The problem – Every line of the material that follows must be printed again exactly.

Collected material –
[START]

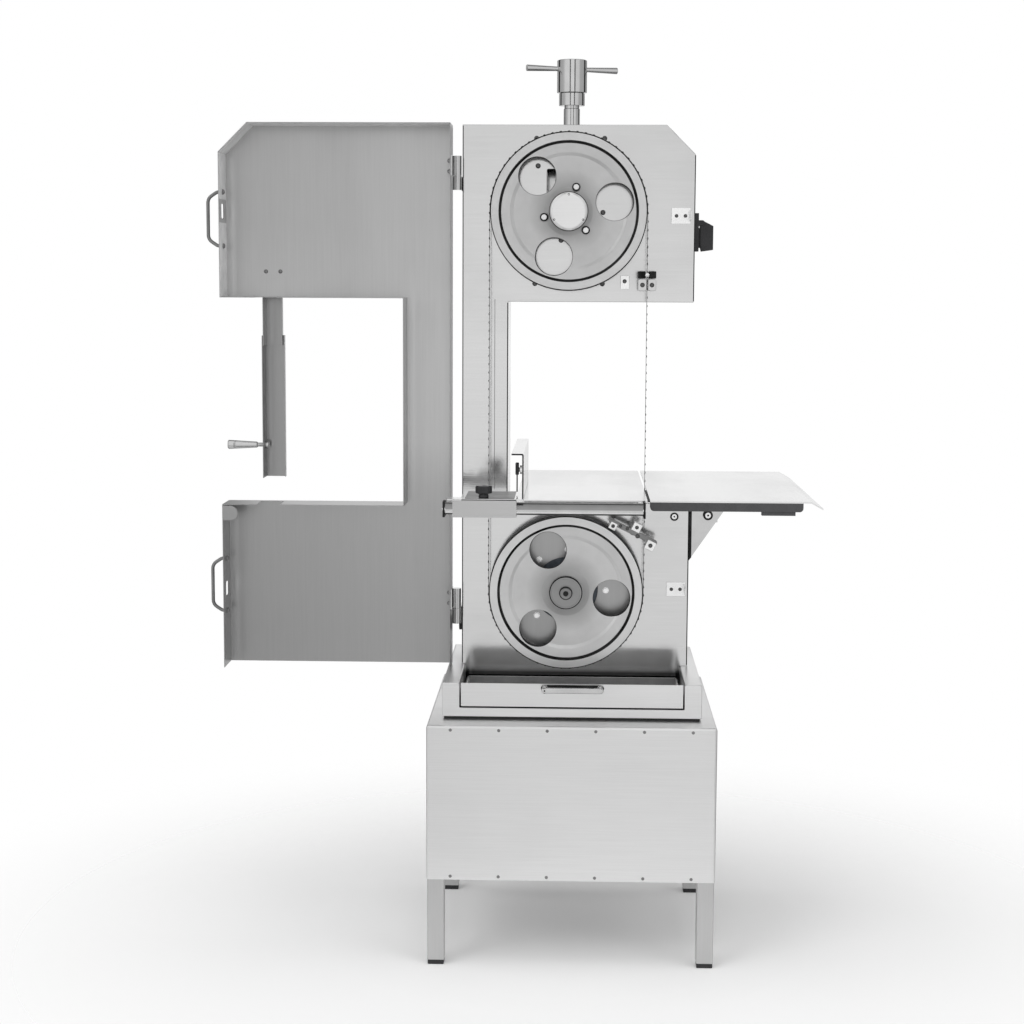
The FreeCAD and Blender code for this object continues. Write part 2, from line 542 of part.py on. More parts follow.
def wheel(z, first_hole, hub_r):
    """Flanged rim, web with a raised step and three round holes."""
    y0, y1 = WHEEL_FRONT, WHEEL_BACK
    rim = cyl_y(WHEEL_X, z, WHEEL_R, y0, y1).cut(cyl_y(WHEEL_X, z, RIM_INNER_R, y0 - 1, y1 + 1))
    flange = cyl_y(WHEEL_X, z, WHEEL_R + FLANGE_H, y1 - FLANGE_W, y1)
    flange = flange.cut(cyl_y(WHEEL_X, z, RIM_INNER_R, y1 - FLANGE_W - 1, y1 + 1))
    web_y = y0 + WEB_IN
    web = cyl_y(WHEEL_X, z, RIM_INNER_R + 1, web_y, web_y + WEB_T)
    step = cyl_y(WHEEL_X, z, STEP_R, web_y - STEP_H, web_y + WEB_T)
    boss = cyl_y(WHEEL_X, z, hub_r + BOSS_W, web_y - BOSS_H, y1)
    body = fuse([rim, flange, web, step, boss])
    for i in range(3):
        x, zz = polar(WHEEL_X, z, HOLE_PITCH_R, first_hole + 120 * i)
        body = body.cut(cyl_y(x, zz, HOLE_R, y0 - 1, y1 + 1))
    return body.cut(cyl_y(WHEEL_X, z, hub_r, y0 - 1, y1 + 1))


def upper_hub():
    """Bearing sleeve with its cover cap, and three hub bolts in the web."""
    front = WHEEL_FRONT - CAP_PROUD
    shoulder = front + CAP_DEPTH
    sleeve = cyl_y(WHEEL_X, UPPER_Z, HUB_R, shoulder, WHEEL_BACK)
    bearing_bore = cyl_y(WHEEL_X, UPPER_Z, SHAFT_R + FIT, STUB_FRONT - 2, WHEEL_BACK + 1)
    cap = cyl_y(WHEEL_X, UPPER_Z, CAP_R, front, shoulder)
    pocket = cyl_y(WHEEL_X, UPPER_Z, SHAFT_R + 2, front + 3, shoulder + 1)
    parts = [fuse([sleeve.cut(bearing_bore), cap.cut(pocket)])]
    for i in range(3):
        x, z = polar(WHEEL_X, UPPER_Z, HUB_BOLT_PITCH_R, HUB_BOLT_ANGLE + 120 * i)
        parts.append(cyl_y(x, z, HUB_BOLT_R, WHEEL_FRONT + 1, WHEEL_FRONT + 1 + HUB_BOLT_H))
    return parts


def motor_shaft():
    """The motor's shaft end with its key sleeve, washer and socket-head screw."""
    washer_y = HUB_FRONT - WASHER_T
    screw_y = washer_y - SHAFT_SCREW_H
    shaft = cyl_y(WHEEL_X, LOWER_Z, SHAFT_R, HUB_FRONT, MOTOR_SHAFT_BACK)
    sleeve = cyl_y(WHEEL_X, LOWER_Z, HUB_R, HUB_FRONT, WHEEL_BACK)
    washer = cyl_y(WHEEL_X, LOWER_Z, WASHER_R, washer_y, HUB_FRONT)
    screw = cyl_y(WHEEL_X, LOWER_Z, SHAFT_SCREW_R, screw_y, washer_y)
    socket = cyl_y(WHEEL_X, LOWER_Z, SOCKET_R, screw_y - 1, screw_y + SOCKET_DEPTH)
    return fuse([shaft, sleeve, washer, screw]).cut(socket)


def stadium(r):
    """The solid inside a belt of radius r that runs over both wheels."""
    left, right = WHEEL_X - r, WHEEL_X + r
    y = BLADE_Y0
    top = Part.Arc(V(right, y, UPPER_Z), V(WHEEL_X, y, UPPER_Z + r), V(left, y, UPPER_Z))
    low = Part.Arc(V(left, y, LOWER_Z), V(WHEEL_X, y, LOWER_Z - r), V(right, y, LOWER_Z))
    down = Part.makeLine(V(left, y, UPPER_Z), V(left, y, LOWER_Z))
    up = Part.makeLine(V(right, y, LOWER_Z), V(right, y, UPPER_Z))
    wire = Part.Wire([top.toShape(), down, low.toShape(), up])
    return Part.Face(wire).extrude(V(0, BLADE_Y1 - BLADE_Y0, 0))


def saw_blade():
    """The closed band: two straight runs and a half turn over each wheel."""
    return stadium(BLADE_R + BLADE_T).cut(stadium(BLADE_R))


# ---------------------------------------------------------------- guides and fittings


def upper_guide():
    """Bracket arm on the panel with a slot for the blade, and two guide blocks beside it."""
    x = BLADE_X
    front, back = BLADE_Y0 - GUIDE_FRONT, BLADE_Y1 + GUIDE_BACK
    arm = box(x - GUIDE_HALF, x + GUIDE_HALF, front, 0, GUIDE_Z1, GUIDE_Z2)
    slot = box(
        x - GUIDE_SLOT_L, x + GUIDE_SLOT_R, front - 1, BLADE_Y1 + 4, GUIDE_Z1 - 1, GUIDE_Z2 + 1
    )
    left = box(x - GUIDE_HALF, x - GUIDE_GAP_L, front, back, GUIDE_Z0, GUIDE_Z1)
    right = box(x + GUIDE_GAP_R, x + GUIDE_HALF, front, back, GUIDE_Z0, GUIDE_Z1)
    plate = box(PLATE_X0, PLATE_X1, -PLATE_T, 0, PLATE_Z0, PLATE_Z1)
    return [fuse([arm.cut(slot), left, right]), plate]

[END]

Exercise result –
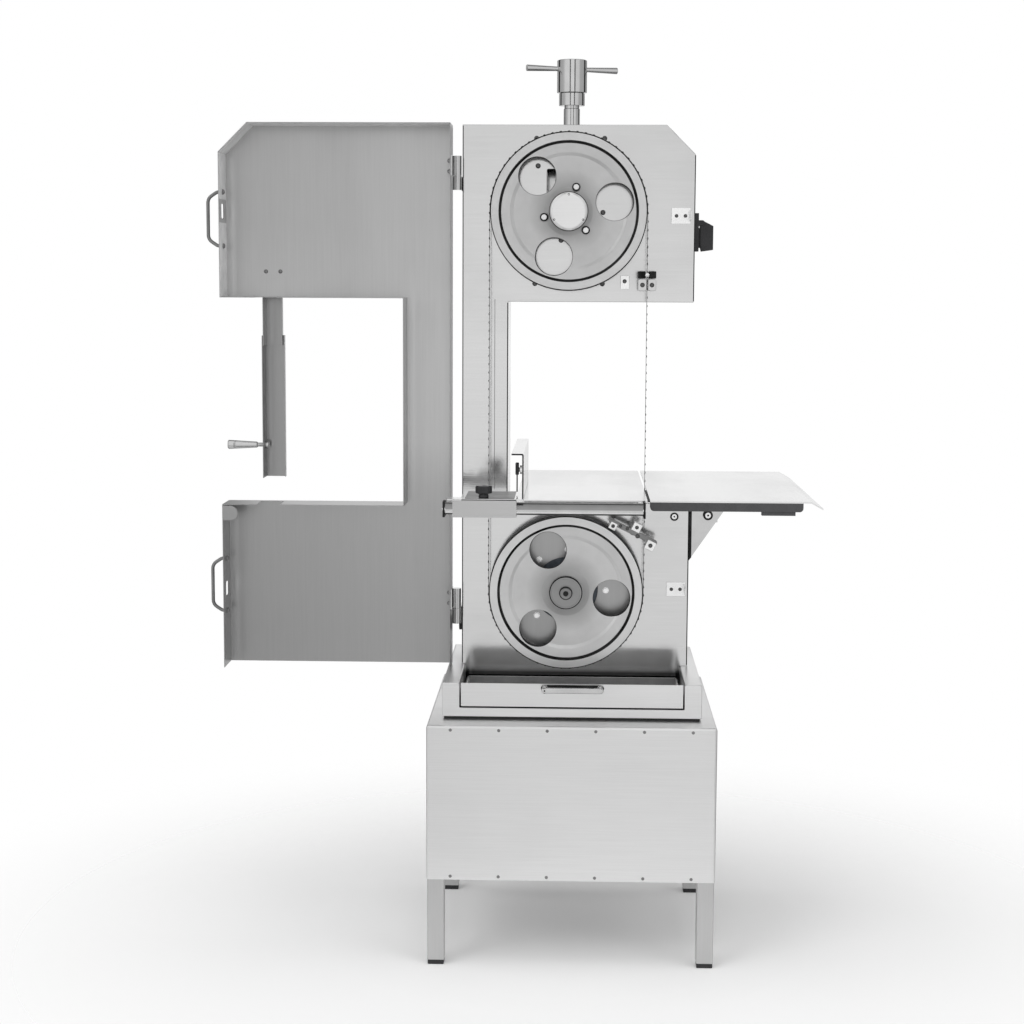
The FreeCAD and Blender code for this object continues. Write part 2, from line 542 of part.py on. More parts follow.
def wheel(z, first_hole, hub_r):
    """Flanged rim, web with a raised step and three round holes."""
    y0, y1 = WHEEL_FRONT, WHEEL_BACK
    rim = cyl_y(WHEEL_X, z, WHEEL_R, y0, y1).cut(cyl_y(WHEEL_X, z, RIM_INNER_R, y0 - 1, y1 + 1))
    flange = cyl_y(WHEEL_X, z, WHEEL_R + FLANGE_H, y1 - FLANGE_W, y1)
    flange = flange.cut(cyl_y(WHEEL_X, z, RIM_INNER_R, y1 - FLANGE_W - 1, y1 + 1))
    web_y = y0 + WEB_IN
    web = cyl_y(WHEEL_X, z, RIM_INNER_R + 1, web_y, web_y + WEB_T)
    step = cyl_y(WHEEL_X, z, STEP_R, web_y - STEP_H, web_y + WEB_T)
    boss = cyl_y(WHEEL_X, z, hub_r + BOSS_W, web_y - BOSS_H, y1)
    body = fuse([rim, flange, web, step, boss])
    for i in range(3):
        x, zz = polar(WHEEL_X, z, HOLE_PITCH_R, first_hole + 120 * i)
        body = body.cut(cyl_y(x, zz, HOLE_R, y0 - 1, y1 + 1))
    return body.cut(cyl_y(WHEEL_X, z, hub_r, y0 - 1, y1 + 1))


def upper_hub():
    """Bearing sleeve with its cover cap, and three hub bolts in the web."""
    front = WHEEL_FRONT - CAP_PROUD
    shoulder = front + CAP_DEPTH
    sleeve = cyl_y(WHEEL_X, UPPER_Z, HUB_R, shoulder, WHEEL_BACK)
    bearing_bore = cyl_y(WHEEL_X, UPPER_Z, SHAFT_R + FIT, STUB_FRONT - 2, WHEEL_BACK + 1)
    cap = cyl_y(WHEEL_X, UPPER_Z, CAP_R, front, shoulder)
    pocket = cyl_y(WHEEL_X, UPPER_Z, SHAFT_R + 2, front + 3, shoulder + 1)
    parts = [fuse([sleeve.cut(bearing_bore), cap.cut(pocket)])]
    for i in range(3):
        x, z = polar(WHEEL_X, UPPER_Z, HUB_BOLT_PITCH_R, HUB_BOLT_ANGLE + 120 * i)
        parts.append(cyl_y(x, z, HUB_BOLT_R, WHEEL_FRONT + 1, WHEEL_FRONT + 1 + HUB_BOLT_H))
    return parts


def motor_shaft():
    """The motor's shaft end with its key sleeve, washer and socket-head screw."""
    washer_y = HUB_FRONT - WASHER_T
    screw_y = washer_y - SHAFT_SCREW_H
    shaft = cyl_y(WHEEL_X, LOWER_Z, SHAFT_R, HUB_FRONT, MOTOR_SHAFT_BACK)
    sleeve = cyl_y(WHEEL_X, LOWER_Z, HUB_R, HUB_FRONT, WHEEL_BACK)
    washer = cyl_y(WHEEL_X, LOWER_Z, WASHER_R, washer_y, HUB_FRONT)
    screw = cyl_y(WHEEL_X, LOWER_Z, SHAFT_SCREW_R, screw_y, washer_y)
    socket = cyl_y(WHEEL_X, LOWER_Z, SOCKET_R, screw_y - 1, screw_y + SOCKET_DEPTH)
    return fuse([shaft, sleeve, washer, screw]).cut(socket)


def stadium(r):
    """The solid inside a belt of radius r that runs over both wheels."""
    left, right = WHEEL_X - r, WHEEL_X + r
    y = BLADE_Y0
    top = Part.Arc(V(right, y, UPPER_Z), V(WHEEL_X, y, UPPER_Z + r), V(left, y, UPPER_Z))
    low = Part.Arc(V(left, y, LOWER_Z), V(WHEEL_X, y, LOWER_Z - r), V(right, y, LOWER_Z))
    down = Part.makeLine(V(left, y, UPPER_Z), V(left, y, LOWER_Z))
    up = Part.makeLine(V(right, y, LOWER_Z), V(right, y, UPPER_Z))
    wire = Part.Wire([top.toShape(), down, low.toShape(), up])
    return Part.Face(wire).extrude(V(0, BLADE_Y1 - BLADE_Y0, 0))


def saw_blade():
    """The closed band: two straight runs and a half turn over each wheel."""
    return stadium(BLADE_R + BLADE_T).cut(stadium(BLADE_R))


# ---------------------------------------------------------------- guides and fittings


def upper_guide():
    """Bracket arm on the panel with a slot for the blade, and two guide blocks beside it."""
    x = BLADE_X
    front, back = BLADE_Y0 - GUIDE_FRONT, BLADE_Y1 + GUIDE_BACK
    arm = box(x - GUIDE_HALF, x + GUIDE_HALF, front, 0, GUIDE_Z1, GUIDE_Z2)
    slot = box(
        x - GUIDE_SLOT_L, x + GUIDE_SLOT_R, front - 1, BLADE_Y1 + 4, GUIDE_Z1 - 1, GUIDE_Z2 + 1
    )
    left = box(x - GUIDE_HALF, x - GUIDE_GAP_L, front, back, GUIDE_Z0, GUIDE_Z1)
    right = box(x + GUIDE_GAP_R, x + GUIDE_HALF, front, back, GUIDE_Z0, GUIDE_Z1)
    plate = box(PLATE_X0, PLATE_X1, -PLATE_T, 0, PLATE_Z0, PLATE_Z1)
    return [fuse([arm.cut(slot), left, right]), plate]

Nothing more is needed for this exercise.